Repeat the line that contains "its own centre.", the line that contains "for corner in", and all lines between them, exactly and with no other lines.

■ Data:

::::

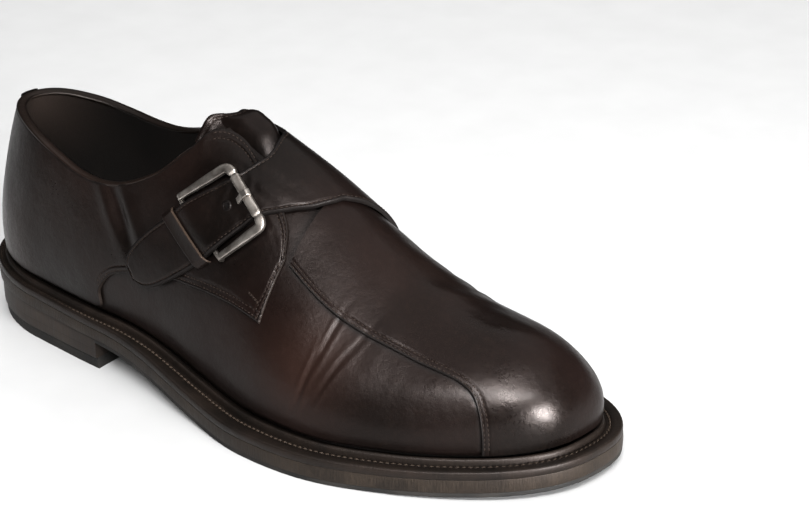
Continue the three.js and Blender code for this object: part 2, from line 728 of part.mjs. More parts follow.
// The tongue lies under the wall. Its free end arches up through the throat's slot,
// behind the strap's rear edge, and falls again under the strap.
function tongue() {
  const place = (share, over) => {
    const round = mix(-0.34, 0.34, over);
    const free = 0.456 - 0.016 * smooth(-round, 0.02, 0.2) + 0.008 * smooth(round, 0.1, 0.34);
    return { along: mix(free, 0.575, share), round };
  };
  const arch = (share, over) => {
    const { along, round } = place(share, over);
    const lip = tongueLip * (1 - smooth(share, 0.02, 0.13)) * (1 - smooth(Math.abs(round), 0.2, 0.31));
    const rear = strapRear(round);
    const rises = smooth(share, -0.09, 0.18);
    const falls = 1 - smooth(along, rear - 0.02, rear + 0.026);
    const across = clamp(1 - ((round - tongueCrest) / tongueReach) ** 2);
    return Math.max(tongueRise * rises * falls * across, lip);
  };
  return sheet(16, 10, place, (share, over) => ({
    low: -wall - 2 * layGap - tongueThickness + arch(share, over),
    thick: tongueThickness,
  }));
}

// A narrow strip over the back seam, from the welt to the collar.
function backStrip() {
  const place = (share, over) => {
    const side = share < 0.5 ? -1 : 1;
    const along = stripShare * Math.abs(2 * share - 1);
    const top = Math.abs(roundAtCollar(along, side, quarterHigh));
    return { along, round: side * mix(0.985, top, over) };
  };
  return turned(sheet(6, 10, place, () => ({ low: quarterHigh + layGap, thick: stripThickness })));
}

// A point on the outer side inside the buckle's four corners: across runs from the
// top arm to the lower arm, ahead from the hinge bar to the front bar.
function onBuckle(across, ahead) {
  const blend = (name) => {
    const back = mix(buckle.highBack[name], buckle.lowBack[name], across);
    const front = mix(buckle.highFront[name], buckle.lowFront[name], across);
    return mix(back, front, ahead);
  };
  return { along: blend('along'), round: blend('round') };
}

const strapTop = quarterHigh + layGap + strapThickness;
const frontBarLevel = strapTop + 1.5 * clearance + frameHeight / 2;
const hingeBarLevel = quarterHigh + clearance + hingeThickness / 2;

// A point of the buckle's straight frame: its four corners stand at that level over
// the last, and the bars run straight between them.
function onFrame(across, ahead, level) {
  const corner = ({ along, round }) => lay(along, round, level);
  const back = corner(buckle.highBack).lerp(corner(buckle.lowBack), across);
  const front = corner(buckle.highFront).lerp(corner(buckle.lowFront), across);
  return back.lerp(front, ahead);
}

// A bar swept along a way: its middle point, upward direction and section at each step.
function sweep(steps, way, closed) {
  const ring = 6;
  const points = [];
  const middles = [];
  for (let i = 0; i < steps; i += 1) middles.push(way(closed ? i / steps : i / (steps - 1)));
  for (let i = 0; i < steps; i += 1) {
    const { wide, high } = middles[i];
    const next = middles[closed ? (i + 1) % steps : Math.min(i + 1, steps - 1)].point;
    const previous = middles[closed ? (i + steps - 1) % steps : Math.max(i - 1, 0)].point;
    const run = next.clone().sub(previous).normalize();
    const sideways = run.clone().cross(middles[i].up).normalize();
    const up = sideways.clone().cross(run).normalize();
    for (let k = 0; k < ring; k += 1) {
      const angle = 2 * Math.PI * (k + 0.5) / ring;
      const offset = sideways.clone().multiplyScalar(Math.cos(angle) * wide / 2);
      offset.addScaledVector(up, Math.sin(angle) * high / 2 / Math.cos(Math.PI / ring));
      points.push(middles[i].point.clone().add(offset));
    }
  }
  const faces = [];
  const last = closed ? steps : steps - 1;
  for (let i = 0; i < last; i += 1) {
    const j = (i + 1) % steps;
    for (let k = 0; k < ring; k += 1) {
      const l = (k + 1) % ring;
      faces.push([i * ring + k, i * ring + l, j * ring + l, j * ring + k]);
    }
  }
  if (!closed) {
    const end = (steps - 1) * ring;
    for (let k = 1; k < ring - 1; k += 1) {
      faces.push([0, k + 1, k], [end, end + k, end + k + 1]);
    }
  }
  return solid(points, faces);
}

// The buckle's frame: front bar and two arms over the strap's edges, and a thin
// hinge bar that passes under the strap at the back.
function buckleFrame() {
  const corner = 0.14;
  const path = new THREE.Path();
  path.moveTo(0.5, 1);
  path.lineTo(corner, 1);
  path.quadraticCurveTo(0, 1, 0, 1 - corner);
  path.lineTo(0, 0.06);
  path.quadraticCurveTo(0, 0, 0.06, 0);
  path.lineTo(0.94, 0);
  path.quadraticCurveTo(1, 0, 1, 0.06);
  path.lineTo(1, 1 - corner);
  path.quadraticCurveTo(1, 1, 1 - corner, 1);
  path.lineTo(0.5, 1);
  return turned(sweep(44, (share) => {
    const p = path.getPointAt(share);
    const ends = clamp((p.y - 0.02) / 0.07);
    const { along, round } = onBuckle(p.x, p.y);
    return {
      point: lay(along, round, hingeBarLevel).lerp(onFrame(p.x, p.y, frontBarLevel), ends),
      up: lastNormal(along, round),
      wide: mix(hingeThickness, frameWidth, ends),
      high: mix(hingeThickness, frameHeight, ends),
    };
  }, true));
}

// The prong wraps the front bar and its tip goes down into the strap's hole.
function buckleProng() {
  const lift = frontBarLevel + (frameHeight + prongThickness) / 2 + clearance;
  const fall = lift - strapTop - 2 * clearance - 0.6 * prongThickness;
  return turned(sweep(7, (share) => {
    const ahead = mix(1.06, 0.78, share);
    const { along, round } = onBuckle(0.5, ahead);
    return {
      point: onFrame(0.5, ahead, lift - fall * clamp((share - 0.4) / 0.6) ** 2),
      up: lastNormal(along, round),
      wide: prongWidth,
      high: prongThickness,
    };
  }, false));
}

// The keeper: a leather band square over the strap behind the buckle, that comes
// down past both of its edges.
function keeper() {
  const ribbon = rails(innerQuarterTable, 1, quarterHigh);
  const ribbonLength = 0.8 * soleLength;
  const past = 0.085;
  const ribbonShare = (over) => keeperShare + (0.5 - over) * keeperWidth / ribbonLength;
  const place = (share, over) => ribbon(ribbonShare(over), mix(1 + past, -past, share));
  const onStrap = (over) => ribbonLow(ribbonShare(over)) + strapThickness + layGap;
  const crown = (share) => clamp(Math.min(share, 1 - share) / past) ** 0.5;
  return sheet(14, 3, place, (share, over) => ({
    low: mix(quarterHigh + layGap, onStrap(over), crown(share)),
    thick: keeperThickness,
  }));
}

// Middle of the sole's width, so that the model stands over its own centre.
function middleOfWidth() {
  const reach = wayRound(200).map(({ along, side }) => soleEdge(along, side).y);
  return (Math.min(...reach) + Math.max(...reach)) / 2;
}

const shoe = new THREE.Group();
shoe.position.set(-soleLength / 2, -middleOfWidth(), 0);

function add(name, geometry, finish) {
  const mesh = new THREE.Mesh(geometry, finish);
  mesh.name = name;
  shoe.add(mesh);
}

add('rubber_sole', rubberSole(), material.rubber);
add('outsole', outsole(), material.soleEdge);
add('top_lift', topLift(), material.rubber);
add('heel_stack', heelStack(), material.soleEdge);
add('welt', welt(), material.soleEdge);
add('insole', insole(), material.lining);
add('upper', upper(), material.leather);
add('tongue', tongue(), material.leather);
add('outer_quarter', outerQuarter(), material.leather);
add('inner_quarter_strap', innerQuarterAndStrap(), material.leather);
add('vamp_panel', vampPanel(), material.leather);
add('back_strip', backStrip(), material.leather);
add('strap_keeper', keeper(), material.leather);
add('buckle_frame', buckleFrame(), material.metal);
add('buckle_prong', buckleProng(), material.metal);

export default shoe;
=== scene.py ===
import bpy
import bmesh
import math
from types import SimpleNamespace
import numpy as np
from mathutils import Matrix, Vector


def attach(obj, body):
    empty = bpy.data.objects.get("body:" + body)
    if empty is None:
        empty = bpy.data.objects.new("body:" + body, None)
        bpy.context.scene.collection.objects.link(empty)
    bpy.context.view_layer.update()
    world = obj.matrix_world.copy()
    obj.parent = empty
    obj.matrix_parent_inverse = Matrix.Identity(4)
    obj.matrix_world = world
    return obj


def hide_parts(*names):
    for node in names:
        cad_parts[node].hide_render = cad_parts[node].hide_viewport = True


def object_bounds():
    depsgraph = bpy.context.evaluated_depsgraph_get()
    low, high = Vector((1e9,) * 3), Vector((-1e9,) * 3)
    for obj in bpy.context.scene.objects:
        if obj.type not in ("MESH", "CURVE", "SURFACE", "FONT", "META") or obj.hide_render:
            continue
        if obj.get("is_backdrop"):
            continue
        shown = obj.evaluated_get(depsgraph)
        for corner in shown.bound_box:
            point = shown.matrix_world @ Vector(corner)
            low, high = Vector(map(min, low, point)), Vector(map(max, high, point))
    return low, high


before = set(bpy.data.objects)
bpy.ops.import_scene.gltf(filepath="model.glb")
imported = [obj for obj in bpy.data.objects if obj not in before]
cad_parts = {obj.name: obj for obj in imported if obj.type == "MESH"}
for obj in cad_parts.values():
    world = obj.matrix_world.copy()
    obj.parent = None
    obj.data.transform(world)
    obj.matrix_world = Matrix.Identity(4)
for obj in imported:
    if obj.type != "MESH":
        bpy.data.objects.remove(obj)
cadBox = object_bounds()
print("frame loaded")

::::

■ Reply:
// Middle of the sole's width, so that the model stands over its own centre.
function middleOfWidth() {
  const reach = wayRound(200).map(({ along, side }) => soleEdge(along, side).y);
  return (Math.min(...reach) + Math.max(...reach)) / 2;
}

const shoe = new THREE.Group();
shoe.position.set(-soleLength / 2, -middleOfWidth(), 0);

function add(name, geometry, finish) {
  const mesh = new THREE.Mesh(geometry, finish);
  mesh.name = name;
  shoe.add(mesh);
}

add('rubber_sole', rubberSole(), material.rubber);
add('outsole', outsole(), material.soleEdge);
add('top_lift', topLift(), material.rubber);
add('heel_stack', heelStack(), material.soleEdge);
add('welt', welt(), material.soleEdge);
add('insole', insole(), material.lining);
add('upper', upper(), material.leather);
add('tongue', tongue(), material.leather);
add('outer_quarter', outerQuarter(), material.leather);
add('inner_quarter_strap', innerQuarterAndStrap(), material.leather);
add('vamp_panel', vampPanel(), material.leather);
add('back_strip', backStrip(), material.leather);
add('strap_keeper', keeper(), material.leather);
add('buckle_frame', buckleFrame(), material.metal);
add('buckle_prong', buckleProng(), material.metal);

export default shoe;
=== scene.py ===
import bpy
import bmesh
import math
from types import SimpleNamespace
import numpy as np
from mathutils import Matrix, Vector


def attach(obj, body):
    empty = bpy.data.objects.get("body:" + body)
    if empty is None:
        empty = bpy.data.objects.new("body:" + body, None)
        bpy.context.scene.collection.objects.link(empty)
    bpy.context.view_layer.update()
    world = obj.matrix_world.copy()
    obj.parent = empty
    obj.matrix_parent_inverse = Matrix.Identity(4)
    obj.matrix_world = world
    return obj


def hide_parts(*names):
    for node in names:
        cad_parts[node].hide_render = cad_parts[node].hide_viewport = True


def object_bounds():
    depsgraph = bpy.context.evaluated_depsgraph_get()
    low, high = Vector((1e9,) * 3), Vector((-1e9,) * 3)
    for obj in bpy.context.scene.objects:
        if obj.type not in ("MESH", "CURVE", "SURFACE", "FONT", "META") or obj.hide_render:
            continue
        if obj.get("is_backdrop"):
            continue
        shown = obj.evaluated_get(depsgraph)
        for corner in shown.bound_box:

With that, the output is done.